Hank Williams, a champion for diversity in technology who worked tirelessly to demand that companies rethink hiring practices and initiatives to employ women and people of color, died Sunday.
Williams, 50, a resident of New York, had been hospitalized for over a week while battling "pneumonia and myocarditis, which can be caused by a viral infection of the heart," USA Today reports.
USA Today notes that Williams started Clickradio, an Internet music company, in 1998 and "cloud storage and data management platform Kloudco in 2008."
In 2013 Williams created Platform, an annual summit that highlights diversity issues and gathers a community of people working in technology, science, art and entrepreneurship in hopes of inspiring the next generation of innovators. It was also intended to be an area where people of color and women could have a collective voice.

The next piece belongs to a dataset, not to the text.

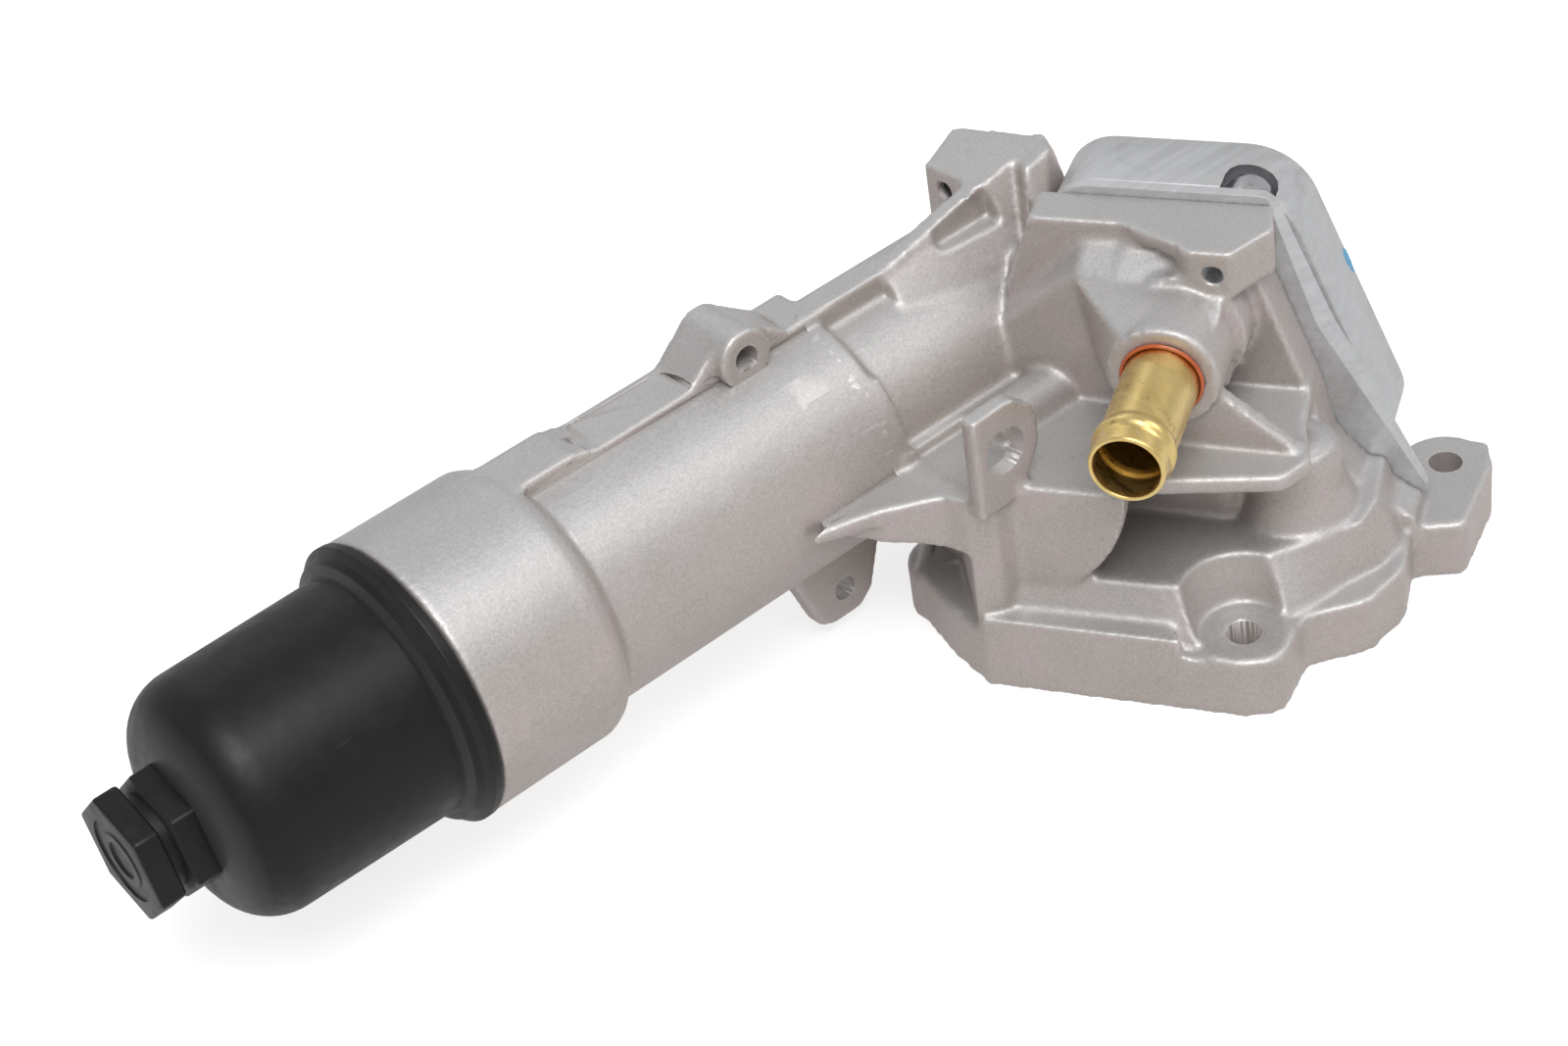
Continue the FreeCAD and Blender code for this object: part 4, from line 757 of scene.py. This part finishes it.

"It's really to find role models for a young black boy or a young Latina girl who might want to see [someone] who looks like them," Williams told The Root in a 2014 interview. "So the first part was to make it easy … for those young people to be able to see an example of other people that look like them doing this kind of work."
Four years ago, CNN chronicled Williams' and other black techies' experiences in Sillicon Valley during the award-winning series Black in America: The New Promised Land—Silicon Valley.
The host of the series, Soledad O'Brien, tweeted on Sunday that Williams was "a real leader and kind human being."
"He was a really passionate person. He was always happy," Angela Benton, the founder of NewME, a tech-accelerator platform based in San Francisco, told USA Today. "Not just about his work in the technology space but about diversifying technology and equality in the industry."
Williams is survived by his wife and daughter, the newspaper reports.